There’s no such thing as a bad product. It’s just bad pricing.

25% to 30% seems rather decent performance uplift but it sure comes at a cost. You see, The RTX 20 series commands a premium.

Just because of these pricing we cannot compare RTX 2070 with GTX 1070, RTX 2080 with GTX 1080 and lastly, RTX 2080Ti with GTX 1080Ti as the GTX 10 series cards have an MSRP of $399, $549 and $699 for GTX 1070, 1080 and 1080Ti respectively, not to mention the recent drop in price for GTX 10 series due to new launch which makes the disparity even worse for the new RTX lineup. RTX 2070 might as well be 25% faster than 1070 it’s replacing but when it’s punching in the GTX 1080 price range, we cannot compare it to GTX 1070 anymore.

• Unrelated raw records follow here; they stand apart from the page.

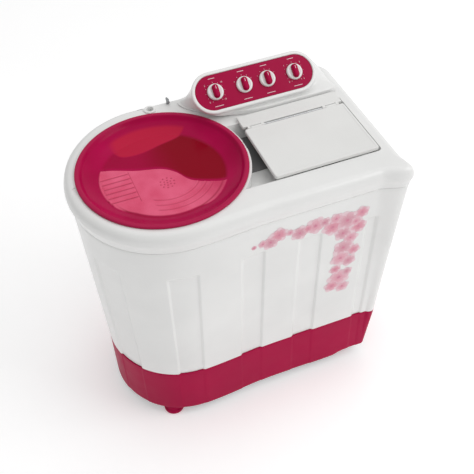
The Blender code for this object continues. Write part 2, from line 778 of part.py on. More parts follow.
def build_wash_drive():
    sink = 0.0035  # how far the belt's back stands out of a pulley's groove

    def lap(radius, z):
        """A belt line round both pulleys."""
        a, b = Vector((TUB_X, TUB_Y)), Vector((MOTOR_X, MOTOR_Y))
        along = (b - a).normalized()
        heading = math.atan2(along.y, along.x)
        spread = math.acos((WASH_PULLEY_R - MOTOR_PULLEY_R) / (b - a).length)
        points = []
        steps = 12
        for i in range(steps + 1):
            angle = heading + spread + (2 * math.pi - 2 * spread) * i / steps
            points.append(a + Vector((math.cos(angle), math.sin(angle))) * (WASH_PULLEY_R + radius))
        for i in range(steps // 2 + 1):
            angle = heading - spread + 2 * spread * i / (steps // 2)
            points.append(b + Vector((math.cos(angle), math.sin(angle))) * (MOTOR_PULLEY_R + radius))
        return [(p.x, p.y, z) for p in points]

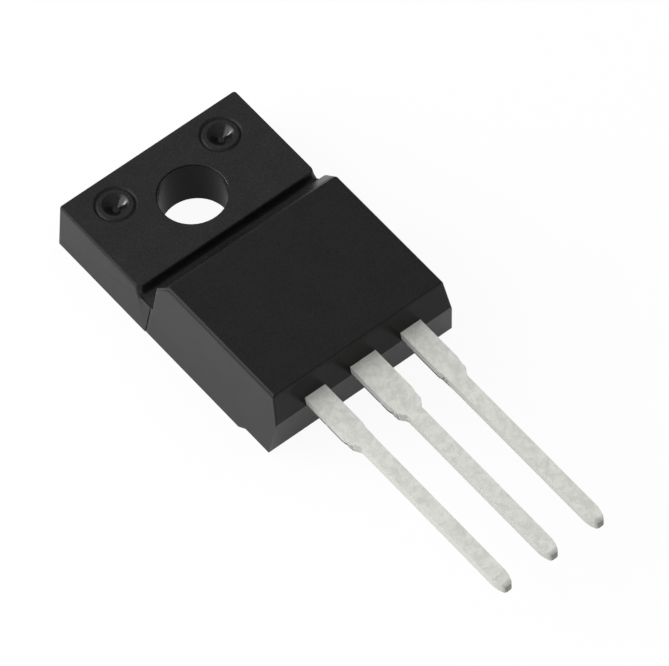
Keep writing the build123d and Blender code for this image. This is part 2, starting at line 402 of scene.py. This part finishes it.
@dataclass(frozen=True)
class MouldingCompound(Finish):
    """Black mineral-filled epoxy with the fine texture of its mould.

    The tab's upper face is a little paler and duller than the rest, and the groove at the step's
    foot is given the same paler colour as painted light that lifts the shade in it.
    The edges of the tab and of the marking face are worn dull, and the mould's pins leave two
    polished cones. Levels, places and reaches are in millimetres.
    """

    name: str = "black_moulding_compound"
    specular: float = 0.19
    dark: tuple = (0.0022, 0.0022, 0.0023, 1.0)
    light: tuple = (0.0088, 0.0088, 0.0091, 1.0)
    # Paler colours of the tab's face, also laid in the groove as painted light that lifts its
    # shade.
    tab_and_lit_groove_dark: tuple = (0.0058, 0.0057, 0.0057, 1.0)
    tab_and_lit_groove_light: tuple = (0.0190, 0.0187, 0.0185, 1.0)
    grains_per_mm: float = 11.0
    patches_per_mm: float = 0.7
    sparseness: float = 0.70
    patch_tone: float = 0.25
    grain_tone: float = 0.8
    scuff_tone: float = 0.35
    rough_low: float = 0.19
    rough_high: float = 0.24
    scuff_rough: float = 0.05
    tab_and_groove_rough: float = 0.10
    rim_rough: float = 0.30
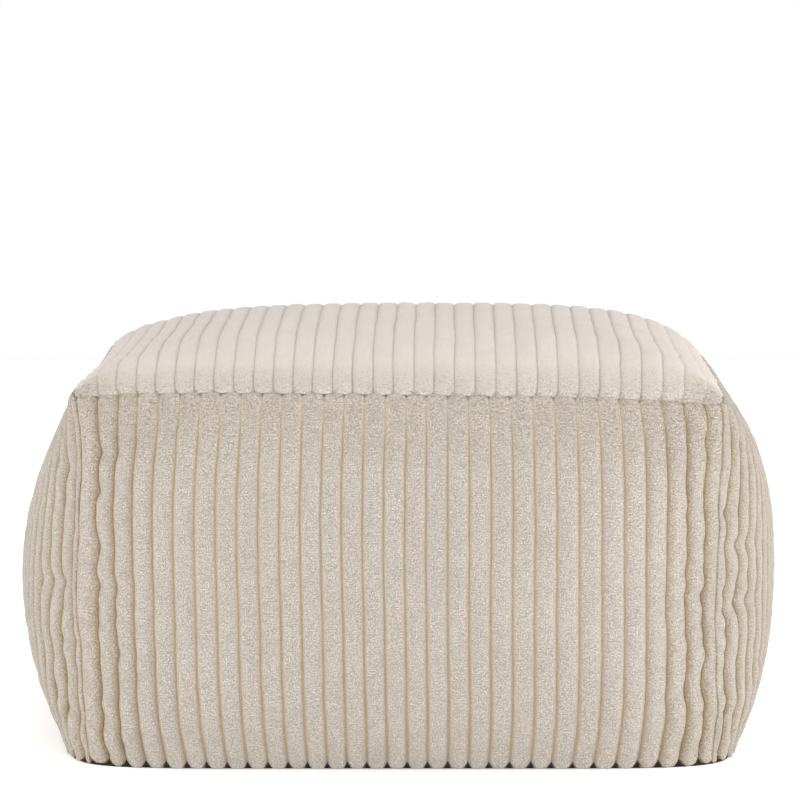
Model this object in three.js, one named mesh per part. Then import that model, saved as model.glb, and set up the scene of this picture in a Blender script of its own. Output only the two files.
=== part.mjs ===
// Bean bag footstool: a low square cover of wide-ribbed corduroy over a soft bead fill.
//
// A top panel and four side panels of corduroy are sewn edge to edge, and a thin dark cloth
// closes the base. The fill behind each panel belongs to that panel: every side panel is a
// wedge that runs back to the upright middle line of the stool, and the top panel is the
// crown above the top seam. The cut faces lie a fraction of a millimetre apart.
//
// Millimetres, +Z up, -Y is the front. The origin is on the floor below the middle.

import * as THREE from 'three';

// Upright seams: half the distance between them, at the top seam, the belly and the foot.
const CORNER = { top: 209.8, belly: 208.5, foot: 205.5 };
// Half width over the middle of a side panel, measured in the grooves between the ribs.
const REACH = { top: 213, belly: 255, foot: 222 };
const BELLY_LEVEL = 0.46;     // height of the widest place, as a share of the seam height
const UPPER_CURVE = 2.3;      // how late the side draws in above the belly
const LOWER_CURVE = 2.6;      // and below it

const SEAM_HEIGHT = 244;      // top seam above the floor, at the middle of the stool
const SEAM_FALL = { x: -0.011, y: -0.002 };   // the seam drops a little towards +X and +Y

const CROWN = 38.5;           // rise of the top panel's grooves over the top seam
const CROWN_FLATNESS = 2.65;  // higher is flatter in the middle
const CROWN_EDGE = 0.62;      // lower is steeper at the seam
const CROWN_HIP = 4;          // higher is a sharper hip from corner to middle
const CROWN_LEAN = 0.06;      // the crown stands a little higher towards +X

const RIB_HEIGHT = 3.2;       // pile ribs over the grooves between them
const SIDE_RIBS = 31;
const TOP_RIBS = 32;
const RIB_END = 6;            // length over which a rib rounds down to a seam
// One rib across: groove, then its two shoulders.
const RIB_SECTION = [
  { place: 0, height: 0 },
  { place: 0.27, height: 0.94 },
  { place: 0.73, height: 0.94 },
];

const SEAM_GAP = 0.3;         // between the faces of neighbouring pieces
const BASE_THICKNESS = 1.5;   // dark woven base cloth
const BASE_INSET = 2.5;       // its edge lies this far inside the foot of the side panels
const BASE_STEPS = 16;        // straight lengths along each side of the base

// Levels of the rows of points up a side panel, as shares of its height.
const SIDE_ROWS = [0, 0.02, 0.09, 0.18, 0.28, 0.38, 0.48, 0.58, 0.68, 0.78, 0.87, 0.94, 0.978, 1];
// Rows of points over one half of the top panel, from its middle to the seam.
const TOP_HALF_ROWS = [0, 0.3, 0.56, 0.75, 0.88, 0.955, 0.988, 1];

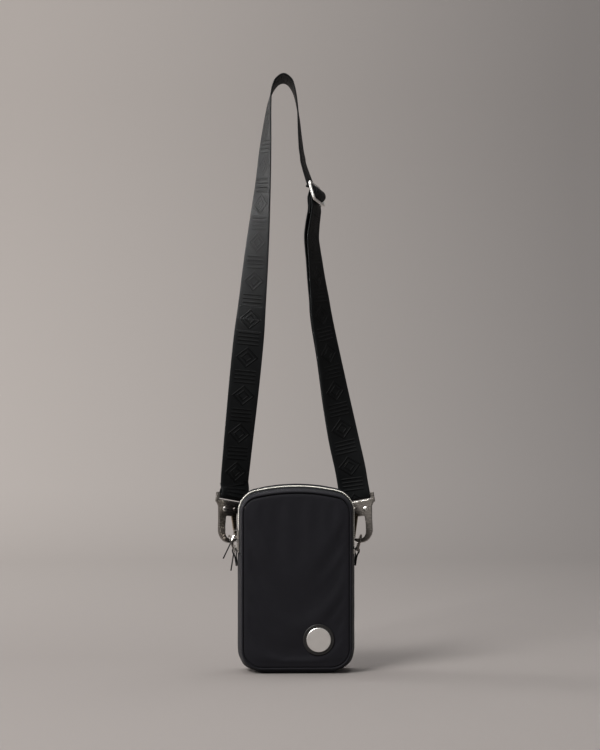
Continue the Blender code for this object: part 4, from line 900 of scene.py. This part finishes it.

I guess we’ll have to wait and see for the actual benchmarks but one thing we can agree upon is that considering it’s been 2 years since 10 series launched, Turing isn’t really that great when it comes to Price/Performance ratio in normal games, that is if it even manages to beat 10 series with its reduced pricing. To be clear, since 12nm is not a completely new node compared to 16nm which Nvidia was previously using, TSMC infact groups their 12nm and 16nm node together, meaning Turing doesn’t benefit from much of the die area saving which is expected from a new node and since Turing now packs 2 new types of Cores Compared to Pascal namely the RT core and Tensor Core while also increasing the number of SM units, we can safely assume that Turing GPU powering GeForce RTX are one mammoth of a GPU in terms of size, which explains their higher cost along with current memory premium GDDR6 commands over its predecessor, so I can understand the price increase on Nvidia’s part but does it really cost that much more to make than Pascal? Only Nvidia knows, but in the end, it’s you who’s footing the bill so these tidbits shouldn’t matter to you and end user should look for Value for money for the price they’re paying.

Speaking of pricing, Turing based cards seems to have 2 different versions. One is “Reference Model” and the other is “Founders Edition”. Both versions have different Base and Boosts clockspeeds. All we can say for certain is that Mr. Jensen Huang mentioned pricing “Starting from” $499, $599 and $999 for RTX 2070, 2080 and 2080Ti respectively in the keynote. Compare that with the pricing they’re charging right now. It seems like Nvidia will have cheaper reference versions of the RTX card available at a later date. Will the Reference Model have dual fans like the Founders Edition? When will it launch? We simply don’t know.

 

Conclusion

Turing is an amazing micro-architecture from a technological point of view. It takes an interesting approach towards getting us to Real Time Ray Tracing and delivers, but for an average Joe who just wants to play games, It doesn’t appear to be as ground breaking for those tasks. What’s more is that after accounting for reduced 10 series pricing, it might not even offer better Performance per Dollar at launch. So should you buy one? I’ll ask you to wait for benchmarks instead but from what it seems right now, Turing doesn’t appear to offer any real reason for GTX 10 series owners to fork out the ludicrous pricing for the Founders Edition, unless you really want the Ray Tracing capability, which will take some time to catch on in the industry along with improved support for better utilization of FP and INT operations capability. Both of them will take time to fully implement in the new games and by the time there are plenty games supporting it, the new 30 series GPU will be upon us and for the vast majority of games out right now, the performance uplift Turing offers over the products it’s replacing diminishes when pricing is taken into account. If you are someone who has money to burn and want the latest hardware in your system then sure, buy Turing but I’d still ask you to wait for cheaper models but hey, if you’re spending anywhere from $600 to $1200 for 25% to 30% more performance then I assume you don’t care about saving few hundred bucks anyway. As for everyone else? Wait for benchmarks. As right now we can only guess, it may be an educated guess but a guess nonetheless but while you’re waiting for the benchmarks, it would be better not to have any crazy expectations as well. Is Turing a failure then? Far from it. It’s one of the most revolutionary micro-architecture but being first of its kind, it will face the “First Generation Issues” of improper support due to Catch 22 as the hardware for all these things didn’t exist in the past and hence no game takes advantage of it to its maximum but a revolutionary micro-architecture doesn’t necessarily mean it will be an awesome upgrade for 10 series owners. Turing does put the whole industry in a brand new path and where Turing pioneered Real-Time Ray Tracing, The next 30 series will perfect it. Till then, wait for benchmarks and buy whatever provides the best performance per dollar in your use case, even if its dated 2 years old GTX 10 series.